YOUR OBJECTIVE
Nothing should be output except the lines from the one containing "What build123d script" through the one containing "HALF_LENGTH = 34.5", both ends included, each repeated exactly.

----

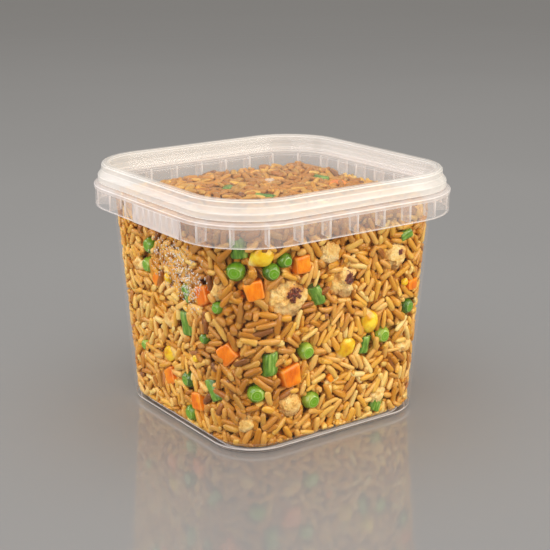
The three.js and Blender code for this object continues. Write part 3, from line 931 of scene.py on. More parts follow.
# %% Green beans
def bean_finish():
    paint = Paint("bean_skin")
    place = paint.place(SAME_SCALE)
    patch = paint.noise(place, 300.0, 3.0)
    cut = paint.marked("cut")
    stripe = paint.noise(paint.marked("streak", "Vector"), 3.2, 2.0)
    skin = paint.ramp(
        (0.35 * patch + 0.65 * stripe).clamp(),
        [(0.34, (0.04, 0.12, 0.006)), (0.5, (0.13, 0.29, 0.018)), (0.66, (0.36, 0.52, 0.11))],
    )
    pulp = paint.ramp(patch, [(0.35, (0.15, 0.30, 0.06)), (0.7, (0.42, 0.52, 0.20))])
    colour = paint.blend(cut.rise(0.35, 0.7), skin, pulp)
    press = paint.marked("press")
    colour = paint.blend(press.rise(0.02, 0.4) * 0.3, colour, (0.20, 0.40, 0.07))
    sockets = {"Base Color": colour, "Roughness": 0.22 + 0.25 * patch}
    sockets["Coat Weight"] = 0.3
    sockets["Normal"] = paint.bump(paint.noise(place, 1100.0), 0.0001)
    return paint.show(paint.solid(sockets))


bean_skin = bean_finish()

# %% Build the beans
BEAN_ROWS = [
    # place along the bean, share of its full width
    (-1, 0.05), (-1, 0.45), (-1, 0.75), (-0.97, 0.93), (-0.9, 1.0), (-0.5, 1.03), (0, 0.98),
    (0.5, 1.03), (0.9, 1.0), (0.97, 0.93), (1, 0.75), (1, 0.45), (1, 0.05),
]
BEAN_SIDES = 24


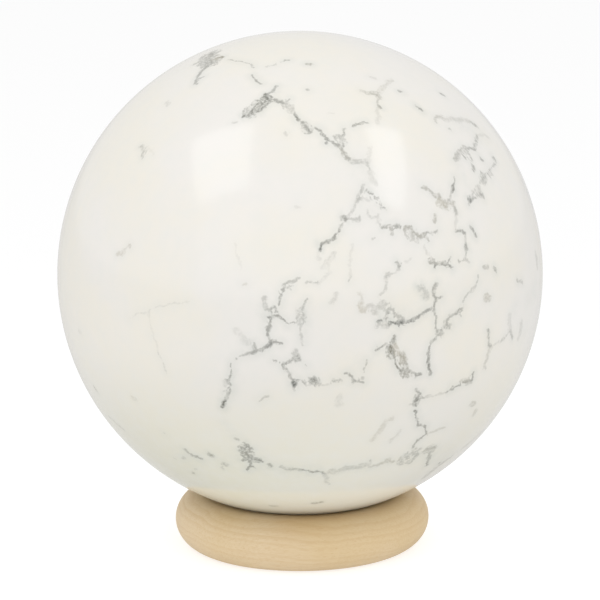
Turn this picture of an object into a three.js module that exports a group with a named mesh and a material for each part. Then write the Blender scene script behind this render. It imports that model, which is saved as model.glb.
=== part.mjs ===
// A polished stone sphere resting in a turned wooden ring stand.
// Millimetres, +Z up. The origin is the centre of the ring's sanded underside, so the stand is on z = 0.
import * as THREE from "three";

// Driving dimensions
const sphereDiameter = 100;
const ringOuterDiameter = 53;
const ringSectionDiameter = 11.3; // the ring is turned from stock with a round section
const baseSanding = 0.3; // depth sanded off below, which leaves a narrow flat to stand on
const seatClearance = 0.15; // between the sphere and the ring, so that the two solids never share a point

// Smoothness of the faceted solids
const sphereDetail = 15; // 16 divisions of each icosahedron edge: vertices fall on all three axes
const ringTurnSteps = 80;
const ringSectionSteps = 13; // the section's arc is drawn with twice as many chords

// Sizes worked out from the driving dimensions
const sphereRadius = sphereDiameter / 2;
const sectionRadius = ringSectionDiameter / 2;
const ringMiddleRadius = ringOuterDiameter / 2 - sectionRadius;
const sectionHeight = sectionRadius - baseSanding; // the section's centre above the surface
const centreDistance = sphereRadius + sectionRadius + seatClearance;
const sphereHeight = sectionHeight + Math.sqrt(centreDistance ** 2 - ringMiddleRadius ** 2);

const paleStone = new THREE.MeshStandardMaterial({ color: 0xeeece4, roughness: 0.15, metalness: 0 });
const paleBeech = new THREE.MeshStandardMaterial({ color: 0xdcc297, roughness: 0.6, metalness: 0 });

// The ball: one solid piece, ground and polished all round.
function stoneSphere() {
  const sphere = new THREE.Mesh(new THREE.IcosahedronGeometry(sphereRadius, sphereDetail), paleStone);
  sphere.name = "stone_sphere";
  sphere.position.z = sphereHeight;
  return sphere;
}

// The ring's outline in the plane of its axis: a circle cut off straight by the sanded underside.
function ringOutline() {
  const flatEdge = Math.asin(sectionHeight / sectionRadius);
  const outline = new THREE.Path();
  outline.absarc(ringMiddleRadius, sectionHeight, sectionRadius, -flatEdge, Math.PI + flatEdge, false);
  outline.closePath();
  return outline.getPoints(ringSectionSteps);
}

// The stand: the outline turned about the vertical axis. The sphere rests on the inner shoulder of its top.
function woodenRingStand() {
  const turned = new THREE.LatheGeometry(ringOutline(), ringTurnSteps);
  turned.rotateX(Math.PI / 2); // a lathe turns about Y, and the stand's axis is Z
  const ring = new THREE.Mesh(turned, paleBeech);
  ring.name = "wooden_ring_stand";
  return ring;
}

const ornament = new THREE.Group();
ornament.add(stoneSphere(), woodenRingStand());

export default ornament;
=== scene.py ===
# A polished, grey-veined stone ball resting in a turned wooden ring, on a pale studio table.
import math
import random

import bpy
import numpy as np
from mathutils import Matrix, Vector
from mathutils.kdtree import KDTree


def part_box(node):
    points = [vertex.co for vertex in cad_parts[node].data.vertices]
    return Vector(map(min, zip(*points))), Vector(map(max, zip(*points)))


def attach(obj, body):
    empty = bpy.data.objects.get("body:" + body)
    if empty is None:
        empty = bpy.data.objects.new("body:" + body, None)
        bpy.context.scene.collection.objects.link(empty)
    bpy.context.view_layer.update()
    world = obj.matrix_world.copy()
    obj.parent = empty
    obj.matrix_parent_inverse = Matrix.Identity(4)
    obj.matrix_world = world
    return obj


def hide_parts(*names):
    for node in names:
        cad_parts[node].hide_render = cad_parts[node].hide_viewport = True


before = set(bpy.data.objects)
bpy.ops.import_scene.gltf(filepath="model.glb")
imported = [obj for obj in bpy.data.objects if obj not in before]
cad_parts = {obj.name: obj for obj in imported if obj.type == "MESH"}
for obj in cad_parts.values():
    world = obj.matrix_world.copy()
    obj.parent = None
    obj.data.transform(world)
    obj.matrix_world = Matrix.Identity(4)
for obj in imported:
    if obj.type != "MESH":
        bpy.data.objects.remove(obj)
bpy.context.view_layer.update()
scene = bpy.context.scene
scene.view_settings.view_transform = "Standard"
mm = 0.001

ballLow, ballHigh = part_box("stone_sphere")
ringLow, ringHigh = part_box("wooden_ring_stand")
ballCentre = (ballLow + ballHigh) / 2
ballRadius = (ballHigh.x - ballLow.x) / 2


# Small helpers for node trees

def put(tree, kind, inputs=None, **settings):
    node = tree.nodes.new(kind)
    for name, value in settings.items():
        setattr(node, name, value)
    for name, value in (inputs or {}).items():
        if isinstance(value, bpy.types.NodeSocket):
            tree.links.new(value, node.inputs[name])
        else:
            node.inputs[name].default_value = value
    return node


def calc(tree, operation, *values):
    return put(tree, "ShaderNodeMath", dict(enumerate(values)), operation=operation).outputs[0]


def plus(tree, first, second):
    return calc(tree, "ADD", first, second)


def minus(tree, first, second):
    return calc(tree, "SUBTRACT", first, second)


def times(tree, first, second):
    return calc(tree, "MULTIPLY", first, second)


def vectorCalc(tree, operation, *values):
    node = put(tree, "ShaderNodeVectorMath", dict(enumerate(values)), operation=operation)
    return node.outputs["Value" if operation in ("LENGTH", "DOT_PRODUCT", "DISTANCE") else "Vector"]


def scaled(tree, vector, factor):
    node = put(tree, "ShaderNodeVectorMath", {0: vector, "Scale": factor}, operation="SCALE")
    return node.outputs["Vector"]


def split(tree, vector):  # into x, y and z
    return put(tree, "ShaderNodeSeparateXYZ", {0: vector}).outputs


def joined(tree, x=0.0, y=0.0, z=0.0):
    return put(tree, "ShaderNodeCombineXYZ", {0: x, 1: y, 2: z}).outputs[0]


def ramp(tree, value, start, end, low=0.0, high=1.0, smooth=True):
    kind = "SMOOTHSTEP" if smooth else "LINEAR"
    inputs = {"Value": value, "From Min": start, "From Max": end, "To Min": low, "To Max": high}
    return put(tree, "ShaderNodeMapRange", inputs, interpolation_type=kind).outputs["Result"]


def noise(tree, vector, scale, detail=3.0, roughness=0.55, output="Fac"):
    inputs = {"Vector": vector, "Scale": scale, "Detail": detail, "Roughness": roughness}
    return put(tree, "ShaderNodeTexNoise", inputs).outputs[output]


def paint(red, green, blue):  # an sRGB colour, 0 to 255, as the linear one that a socket takes
    def linear(part):
        part /= 255
        return part / 12.92 if part <= 0.04045 else ((part + 0.055) / 1.055) ** 2.4
    return (linear(red), linear(green), linear(blue), 1.0)


def blendColour(tree, factor, *colours):  # from the first to the second: each a socket or an sRGB colour
    first, second = [part if isinstance(part, bpy.types.NodeSocket) else paint(*part) for part in colours]
    return put(tree, "ShaderNodeMix", {0: factor, 6: first, 7: second}, data_type="RGBA").outputs[2]


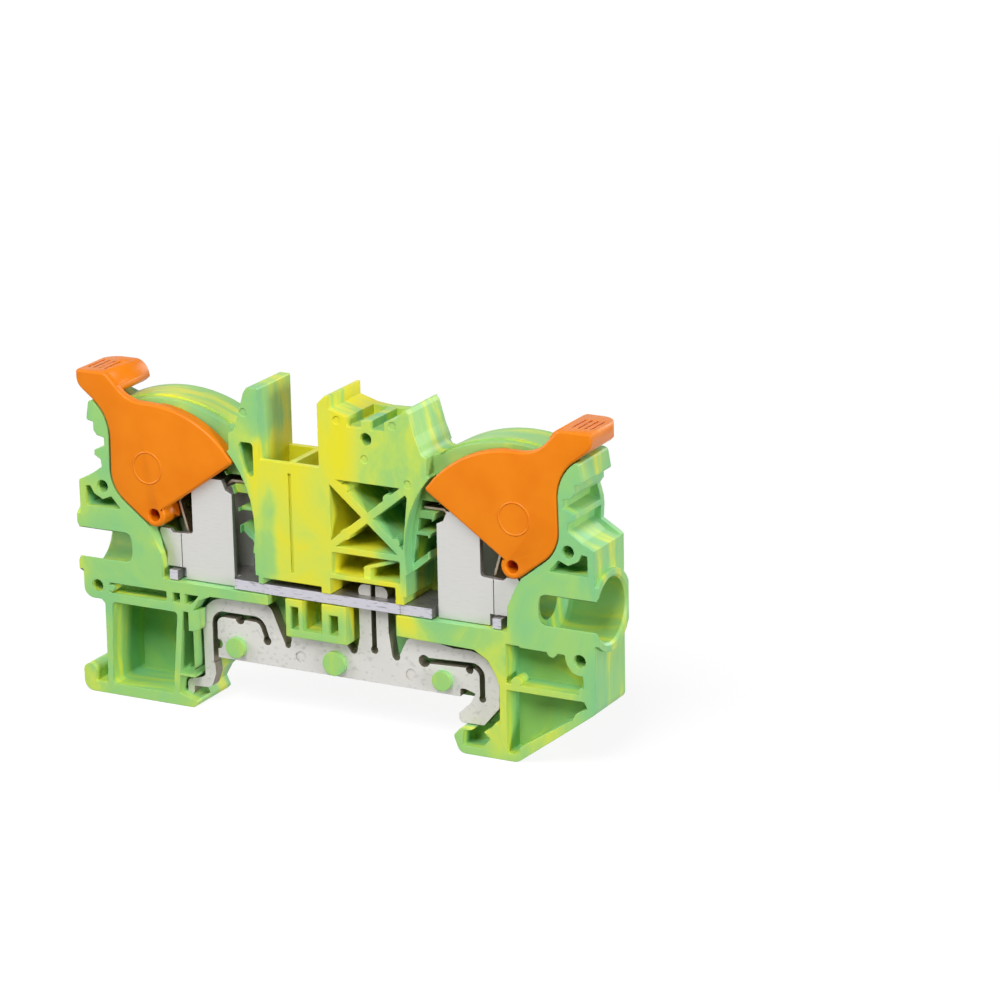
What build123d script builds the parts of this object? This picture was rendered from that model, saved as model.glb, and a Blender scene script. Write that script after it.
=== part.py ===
# Earth terminal block with two levers, for a 35 mm rail
#
# X runs along the block and is 0 over the middle of the rail, Y runs from the open front face
# (negative) to the closed back face (positive), Z is 0 at the rail's top and points up.
# Lengths are in millimetres.
from build123d import *
import os
from math import cos, radians, sin

# Driving dimensions
THICK = 7.5            # width of one block on the rail
BACK_WALL = 0.8
DATUM = 15.1           # height of the drawing datum above the rail's top
HALF_LENGTH = 34.5

PIVOT_X = 23.65        # lever pivots, both sides of the middle
PIVOT_Z = 2.3          # above the datum
PIN_R = 0.70
BORE_R = 0.78
BOSS_R = 1.45
FAN_R = 13.45
SWEEP_R = 13.75
PLATE_T = 0.9          # side plate of a lever
RIM_T = 1.5
SWEEP_DEPTH = 1.7
HANDLE_END = 7.4       # depth of the handle's far end
HANDLE_ROUND = 2.2
LEVER_EDGE = 0.2

BAR_TOP = -4.2         # busbar, below the datum
BAR_T = 1.2
BAR_FRONT = 0.3
BAR_BACK = 6.5
CAGE_FRONT = 1.1
CAGE_BACK = 6.3
STEEL_T = 0.7
LEAF_T = 0.3
WING_X = 20.75         # fold line of a cage's wing
FOOT_FRONT = 1.5
FOOT_T = 1.5
FUNNEL_Z = -2.2
FUNNEL_R = 3.75
FUNNEL_DEPTH = 3.3
PIN_SIDES = 12
STUDS = ((-13.75, -13.0, 1.15), (-0.4, -13.0, 1.35), (13.8, -13.0, 1.1))
EJECTORS = ((1.5, 16.8), (8.75, 16.95), (5.0, 12.6), (10.5, 10.3), (-10.9, 16.3))
PEGS = ((-30.7, 5.0), (30.7, 5.0), (-32.05, -7.5), (32.0, -7.65))
PEG_R = 0.65
PEG_HOLE_R = 0.78


def front(depth=0.0):
    """The drawing plane that lies this deep behind the open front face."""
    return Plane(origin=(0, depth - THICK / 2, DATUM), x_dir=(1, 0, 0), z_dir=(0, -1, 0))


def flip(points, side):
    """Points drawn for the right half, on the right (1) or the left (-1)."""
    return [(side * x, *rest) for x, *rest in points]


def places(points):
    """The points without their corner radii."""
    return [point[:2] for point in points]


def soften(shape, points):
    """Rounds each corner whose point has a radius as its third number."""
    for x, z, radius in (point for point in points if len(point) == 3):
        fillet(shape.vertices().sort_by_distance((x, z, 0))[0], radius)


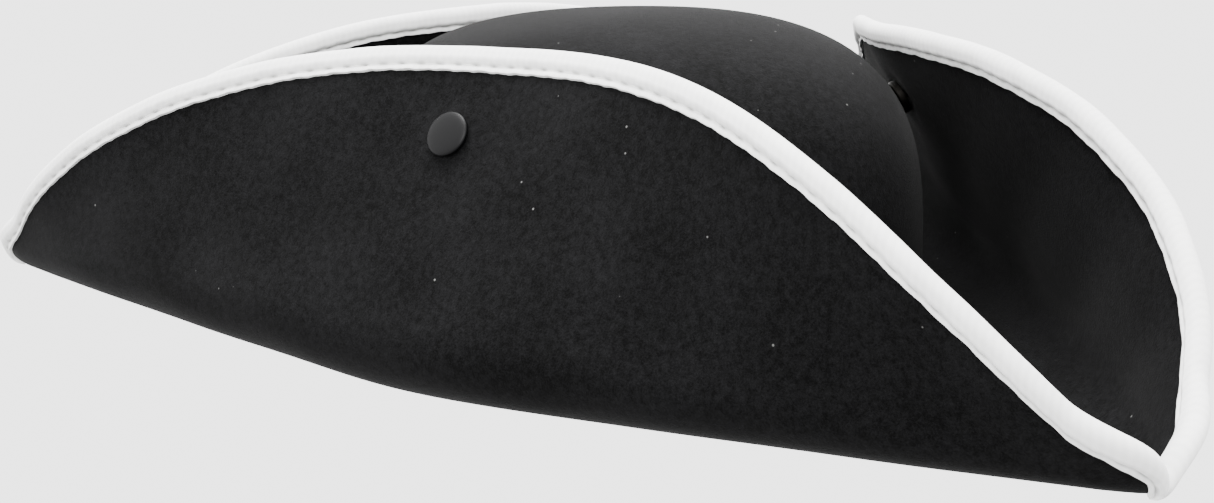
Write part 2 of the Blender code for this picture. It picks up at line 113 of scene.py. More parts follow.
def crown_scale(height):
    """Width of the crown at a height, as a share of its width at the foot."""
    up = np.clip(height / CROWN_HEIGHT, 0.0, 1.0)
    return (1 - up**CROWN_SIDE_POWER) ** (1 / CROWN_TOP_POWER)


def outside_crown(points):
    """Above zero outside the crown, below zero inside it."""
    return np.linalg.norm(points[..., :2] / CROWN_OVAL, axis=-1) - crown_scale(points[..., 2])


def crown_facing(points):
    """Way in which the crown's outside looks."""
    slopes = []
    for axis in np.eye(3) * SLOPE_STEP:
        slopes.append(outside_crown(points + axis) - outside_crown(points - axis))
    return unit(np.stack(slopes, axis=-1))


print("crown centre:", CENTRE.round(4))

# %% [markdown]
# ## The three flaps' shape
# Each flap is felt that turns up over a rounded bend along its fold line. A point of it has two
# coordinates: `u`, from horn to horn, and `l`, the length of felt from the fold. How far the felt
# leans in is not chosen: it is found from the press stud, as the lean at which the closed socket
# just meets the crown. Soft details are added to the same surface: slow waves that felt keeps
# from being handled, and the pull of the stud, which sinks the felt round its cap.

# %% Flap shape
SIDE_FOLD_TURN = math.radians(27.0)
SIDE_FOLD_GAP = 4.8 * MM
BACK_FOLD_GAP = 22.8 * MM
SIDE_FOLD_BOW = math.radians(3.6)
BACK_FOLD_BOW = math.radians(-7.0)
HORN_RISE = 9.1 * MM
FOLD_EASE = 22 * MM
BEND_RADIUS = 14 * MM
HORN_BEND_RADIUS = 5 * MM
HORN_BEND_POWER = 6
LONGEST_BEND = 0.9
SIDE_FLAP_HEIGHT = 110 * MM
BACK_FLAP_HEIGHT = 103.5 * MM
FRONT_EDGE_POWER = 1.92
REAR_EDGE_POWER = 1.63
EDGE_ROUNDING = 0.727
LEAN_POWER = 1.6
FRONT_HORN_LEAN = math.radians(56.0)
REAR_HORN_LEAN = math.radians(79.0)
BACK_FLAP_HORN_LEAN = math.radians(63.0)
NOSE_LENGTH = 4 * MM
NOSE_LEAN = math.radians(60.0)
NOSE_SPAN = 14 * MM
SNAP_FROM_EDGE = 27 * MM
SNAP_REACH = 7.2 * MM
SNAP_PULL = math.radians(2.0)
SNAP_PULL_WIDTH = 30 * MM
LEAN_SEARCH = (math.radians(40.0), math.radians(160.0))
LEAN_HALVINGS = 50

# Softness of the felt: waves of the whole flap, the swelling under the cap, the sink round it
WAVE_HEIGHT = 0.45 * MM
WAVE_ALONG = 62 * MM
WAVE_UP = 47 * MM
WAVE_FREE_FROM = 22 * MM
WAVE_FREE_OF_HORN = 3 * NOSE_SPAN
CAP_SWELL = 0.45 * MM
CAP_SWELL_RADIUS = 8.5 * MM
CAP_SINK = 0.8 * MM
CAP_SINK_RADIUS = 24 * MM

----

ANSWER TO THIS TASK
What build123d script builds the parts of this object? This picture was rendered from that model, saved as model.glb, and a Blender scene script. Write that script after it.
=== part.py ===
# Earth terminal block with two levers, for a 35 mm rail
#
# X runs along the block and is 0 over the middle of the rail, Y runs from the open front face
# (negative) to the closed back face (positive), Z is 0 at the rail's top and points up.
# Lengths are in millimetres.
from build123d import *
import os
from math import cos, radians, sin

# Driving dimensions
THICK = 7.5            # width of one block on the rail
BACK_WALL = 0.8
DATUM = 15.1           # height of the drawing datum above the rail's top
HALF_LENGTH = 34.5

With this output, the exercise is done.